Set exercise: Each line below should be quoted exactly, please.

Given material:
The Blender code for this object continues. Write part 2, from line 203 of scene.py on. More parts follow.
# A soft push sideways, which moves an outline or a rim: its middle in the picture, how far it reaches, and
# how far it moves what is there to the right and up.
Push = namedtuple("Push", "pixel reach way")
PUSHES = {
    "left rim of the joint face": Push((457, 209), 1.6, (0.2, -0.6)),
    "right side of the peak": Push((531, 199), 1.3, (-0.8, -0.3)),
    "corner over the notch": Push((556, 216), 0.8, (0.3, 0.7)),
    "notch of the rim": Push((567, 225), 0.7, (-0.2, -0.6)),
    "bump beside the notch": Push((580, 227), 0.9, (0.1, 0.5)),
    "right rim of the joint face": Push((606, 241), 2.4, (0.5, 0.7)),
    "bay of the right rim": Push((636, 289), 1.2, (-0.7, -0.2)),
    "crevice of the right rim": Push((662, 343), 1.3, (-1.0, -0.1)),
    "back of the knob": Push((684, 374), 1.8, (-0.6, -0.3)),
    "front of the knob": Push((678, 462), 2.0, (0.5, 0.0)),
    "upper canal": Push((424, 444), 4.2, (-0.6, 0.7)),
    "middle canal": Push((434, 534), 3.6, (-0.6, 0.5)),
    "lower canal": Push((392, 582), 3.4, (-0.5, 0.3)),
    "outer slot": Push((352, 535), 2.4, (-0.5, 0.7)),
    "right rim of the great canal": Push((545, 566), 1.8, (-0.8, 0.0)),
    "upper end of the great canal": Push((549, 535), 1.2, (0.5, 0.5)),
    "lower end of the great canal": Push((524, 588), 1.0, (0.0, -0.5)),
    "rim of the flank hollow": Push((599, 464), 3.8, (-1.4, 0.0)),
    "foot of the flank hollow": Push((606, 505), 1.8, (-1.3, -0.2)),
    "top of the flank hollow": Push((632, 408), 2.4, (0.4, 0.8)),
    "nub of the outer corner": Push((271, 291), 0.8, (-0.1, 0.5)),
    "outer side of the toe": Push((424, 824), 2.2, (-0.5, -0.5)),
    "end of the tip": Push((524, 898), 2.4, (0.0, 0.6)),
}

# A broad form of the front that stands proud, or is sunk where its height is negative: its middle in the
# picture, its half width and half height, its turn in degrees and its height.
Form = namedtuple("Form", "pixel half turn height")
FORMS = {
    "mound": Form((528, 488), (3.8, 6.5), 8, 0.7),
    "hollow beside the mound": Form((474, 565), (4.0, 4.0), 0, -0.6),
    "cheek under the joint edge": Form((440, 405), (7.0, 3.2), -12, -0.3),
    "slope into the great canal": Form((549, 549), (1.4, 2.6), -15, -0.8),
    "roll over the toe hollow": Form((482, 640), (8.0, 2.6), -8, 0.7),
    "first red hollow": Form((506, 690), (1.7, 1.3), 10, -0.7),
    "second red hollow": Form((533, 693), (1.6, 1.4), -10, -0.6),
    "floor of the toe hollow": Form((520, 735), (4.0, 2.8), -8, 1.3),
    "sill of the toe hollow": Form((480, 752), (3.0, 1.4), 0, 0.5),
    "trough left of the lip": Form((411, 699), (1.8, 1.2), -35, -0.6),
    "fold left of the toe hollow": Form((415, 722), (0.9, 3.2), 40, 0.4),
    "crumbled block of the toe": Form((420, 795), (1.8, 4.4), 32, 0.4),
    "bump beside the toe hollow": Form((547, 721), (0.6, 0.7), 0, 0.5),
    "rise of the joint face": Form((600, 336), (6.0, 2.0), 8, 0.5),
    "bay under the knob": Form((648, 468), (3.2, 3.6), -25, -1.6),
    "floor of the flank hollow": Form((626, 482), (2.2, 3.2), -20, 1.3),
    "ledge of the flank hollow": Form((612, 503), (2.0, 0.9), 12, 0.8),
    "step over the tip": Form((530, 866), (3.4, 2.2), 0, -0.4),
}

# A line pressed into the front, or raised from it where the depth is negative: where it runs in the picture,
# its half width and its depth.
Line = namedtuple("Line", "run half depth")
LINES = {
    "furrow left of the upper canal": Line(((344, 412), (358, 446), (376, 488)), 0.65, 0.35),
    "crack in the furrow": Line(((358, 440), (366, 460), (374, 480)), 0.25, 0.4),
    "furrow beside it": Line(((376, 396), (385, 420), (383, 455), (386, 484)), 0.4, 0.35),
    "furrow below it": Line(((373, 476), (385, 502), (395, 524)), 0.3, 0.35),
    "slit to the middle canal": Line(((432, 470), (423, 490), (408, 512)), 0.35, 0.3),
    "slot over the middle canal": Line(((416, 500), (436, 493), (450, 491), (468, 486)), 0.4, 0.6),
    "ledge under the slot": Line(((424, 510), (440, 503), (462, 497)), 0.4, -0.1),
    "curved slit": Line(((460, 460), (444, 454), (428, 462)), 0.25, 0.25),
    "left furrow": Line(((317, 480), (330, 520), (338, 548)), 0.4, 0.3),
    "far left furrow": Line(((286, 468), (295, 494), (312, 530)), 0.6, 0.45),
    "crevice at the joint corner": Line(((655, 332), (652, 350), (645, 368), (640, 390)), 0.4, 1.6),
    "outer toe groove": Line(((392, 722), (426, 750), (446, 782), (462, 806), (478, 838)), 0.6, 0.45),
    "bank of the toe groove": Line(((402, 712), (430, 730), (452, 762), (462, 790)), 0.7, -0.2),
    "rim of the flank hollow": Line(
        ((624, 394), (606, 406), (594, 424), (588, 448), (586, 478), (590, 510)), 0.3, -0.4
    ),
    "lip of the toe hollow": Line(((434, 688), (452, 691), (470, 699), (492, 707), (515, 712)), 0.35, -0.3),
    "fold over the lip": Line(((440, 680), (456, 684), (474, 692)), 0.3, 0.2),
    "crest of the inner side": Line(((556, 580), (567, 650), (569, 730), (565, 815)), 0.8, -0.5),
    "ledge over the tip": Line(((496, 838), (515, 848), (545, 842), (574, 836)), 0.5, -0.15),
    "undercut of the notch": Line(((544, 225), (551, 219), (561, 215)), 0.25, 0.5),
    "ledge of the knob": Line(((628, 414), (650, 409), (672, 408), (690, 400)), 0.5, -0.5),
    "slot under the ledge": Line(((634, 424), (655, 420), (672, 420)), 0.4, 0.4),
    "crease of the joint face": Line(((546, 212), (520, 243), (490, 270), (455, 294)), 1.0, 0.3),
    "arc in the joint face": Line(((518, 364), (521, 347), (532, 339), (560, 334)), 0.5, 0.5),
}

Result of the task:
The Blender code for this object continues. Write part 2, from line 203 of scene.py on. More parts follow.
# A soft push sideways, which moves an outline or a rim: its middle in the picture, how far it reaches, and
# how far it moves what is there to the right and up.
Push = namedtuple("Push", "pixel reach way")
PUSHES = {
    "left rim of the joint face": Push((457, 209), 1.6, (0.2, -0.6)),
    "right side of the peak": Push((531, 199), 1.3, (-0.8, -0.3)),
    "corner over the notch": Push((556, 216), 0.8, (0.3, 0.7)),
    "notch of the rim": Push((567, 225), 0.7, (-0.2, -0.6)),
    "bump beside the notch": Push((580, 227), 0.9, (0.1, 0.5)),
    "right rim of the joint face": Push((606, 241), 2.4, (0.5, 0.7)),
    "bay of the right rim": Push((636, 289), 1.2, (-0.7, -0.2)),
    "crevice of the right rim": Push((662, 343), 1.3, (-1.0, -0.1)),
    "back of the knob": Push((684, 374), 1.8, (-0.6, -0.3)),
    "front of the knob": Push((678, 462), 2.0, (0.5, 0.0)),
    "upper canal": Push((424, 444), 4.2, (-0.6, 0.7)),
    "middle canal": Push((434, 534), 3.6, (-0.6, 0.5)),
    "lower canal": Push((392, 582), 3.4, (-0.5, 0.3)),
    "outer slot": Push((352, 535), 2.4, (-0.5, 0.7)),
    "right rim of the great canal": Push((545, 566), 1.8, (-0.8, 0.0)),
    "upper end of the great canal": Push((549, 535), 1.2, (0.5, 0.5)),
    "lower end of the great canal": Push((524, 588), 1.0, (0.0, -0.5)),
    "rim of the flank hollow": Push((599, 464), 3.8, (-1.4, 0.0)),
    "foot of the flank hollow": Push((606, 505), 1.8, (-1.3, -0.2)),
    "top of the flank hollow": Push((632, 408), 2.4, (0.4, 0.8)),
    "nub of the outer corner": Push((271, 291), 0.8, (-0.1, 0.5)),
    "outer side of the toe": Push((424, 824), 2.2, (-0.5, -0.5)),
    "end of the tip": Push((524, 898), 2.4, (0.0, 0.6)),
}

# A broad form of the front that stands proud, or is sunk where its height is negative: its middle in the
# picture, its half width and half height, its turn in degrees and its height.
Form = namedtuple("Form", "pixel half turn height")
FORMS = {
    "mound": Form((528, 488), (3.8, 6.5), 8, 0.7),
    "hollow beside the mound": Form((474, 565), (4.0, 4.0), 0, -0.6),
    "cheek under the joint edge": Form((440, 405), (7.0, 3.2), -12, -0.3),
    "slope into the great canal": Form((549, 549), (1.4, 2.6), -15, -0.8),
    "roll over the toe hollow": Form((482, 640), (8.0, 2.6), -8, 0.7),
    "first red hollow": Form((506, 690), (1.7, 1.3), 10, -0.7),
    "second red hollow": Form((533, 693), (1.6, 1.4), -10, -0.6),
    "floor of the toe hollow": Form((520, 735), (4.0, 2.8), -8, 1.3),
    "sill of the toe hollow": Form((480, 752), (3.0, 1.4), 0, 0.5),
    "trough left of the lip": Form((411, 699), (1.8, 1.2), -35, -0.6),
    "fold left of the toe hollow": Form((415, 722), (0.9, 3.2), 40, 0.4),
    "crumbled block of the toe": Form((420, 795), (1.8, 4.4), 32, 0.4),
    "bump beside the toe hollow": Form((547, 721), (0.6, 0.7), 0, 0.5),
    "rise of the joint face": Form((600, 336), (6.0, 2.0), 8, 0.5),
    "bay under the knob": Form((648, 468), (3.2, 3.6), -25, -1.6),
    "floor of the flank hollow": Form((626, 482), (2.2, 3.2), -20, 1.3),
    "ledge of the flank hollow": Form((612, 503), (2.0, 0.9), 12, 0.8),
    "step over the tip": Form((530, 866), (3.4, 2.2), 0, -0.4),
}

# A line pressed into the front, or raised from it where the depth is negative: where it runs in the picture,
# its half width and its depth.
Line = namedtuple("Line", "run half depth")
LINES = {
    "furrow left of the upper canal": Line(((344, 412), (358, 446), (376, 488)), 0.65, 0.35),
    "crack in the furrow": Line(((358, 440), (366, 460), (374, 480)), 0.25, 0.4),
    "furrow beside it": Line(((376, 396), (385, 420), (383, 455), (386, 484)), 0.4, 0.35),
    "furrow below it": Line(((373, 476), (385, 502), (395, 524)), 0.3, 0.35),
    "slit to the middle canal": Line(((432, 470), (423, 490), (408, 512)), 0.35, 0.3),
    "slot over the middle canal": Line(((416, 500), (436, 493), (450, 491), (468, 486)), 0.4, 0.6),
    "ledge under the slot": Line(((424, 510), (440, 503), (462, 497)), 0.4, -0.1),
    "curved slit": Line(((460, 460), (444, 454), (428, 462)), 0.25, 0.25),
    "left furrow": Line(((317, 480), (330, 520), (338, 548)), 0.4, 0.3),
    "far left furrow": Line(((286, 468), (295, 494), (312, 530)), 0.6, 0.45),
    "crevice at the joint corner": Line(((655, 332), (652, 350), (645, 368), (640, 390)), 0.4, 1.6),
    "outer toe groove": Line(((392, 722), (426, 750), (446, 782), (462, 806), (478, 838)), 0.6, 0.45),
    "bank of the toe groove": Line(((402, 712), (430, 730), (452, 762), (462, 790)), 0.7, -0.2),
    "rim of the flank hollow": Line(
        ((624, 394), (606, 406), (594, 424), (588, 448), (586, 478), (590, 510)), 0.3, -0.4
    ),
    "lip of the toe hollow": Line(((434, 688), (452, 691), (470, 699), (492, 707), (515, 712)), 0.35, -0.3),
    "fold over the lip": Line(((440, 680), (456, 684), (474, 692)), 0.3, 0.2),
    "crest of the inner side": Line(((556, 580), (567, 650), (569, 730), (565, 815)), 0.8, -0.5),
    "ledge over the tip": Line(((496, 838), (515, 848), (545, 842), (574, 836)), 0.5, -0.15),
    "undercut of the notch": Line(((544, 225), (551, 219), (561, 215)), 0.25, 0.5),
    "ledge of the knob": Line(((628, 414), (650, 409), (672, 408), (690, 400)), 0.5, -0.5),
    "slot under the ledge": Line(((634, 424), (655, 420), (672, 420)), 0.4, 0.4),
    "crease of the joint face": Line(((546, 212), (520, 243), (490, 270), (455, 294)), 1.0, 0.3),
    "arc in the joint face": Line(((518, 364), (521, 347), (532, 339), (560, 334)), 0.5, 0.5),
}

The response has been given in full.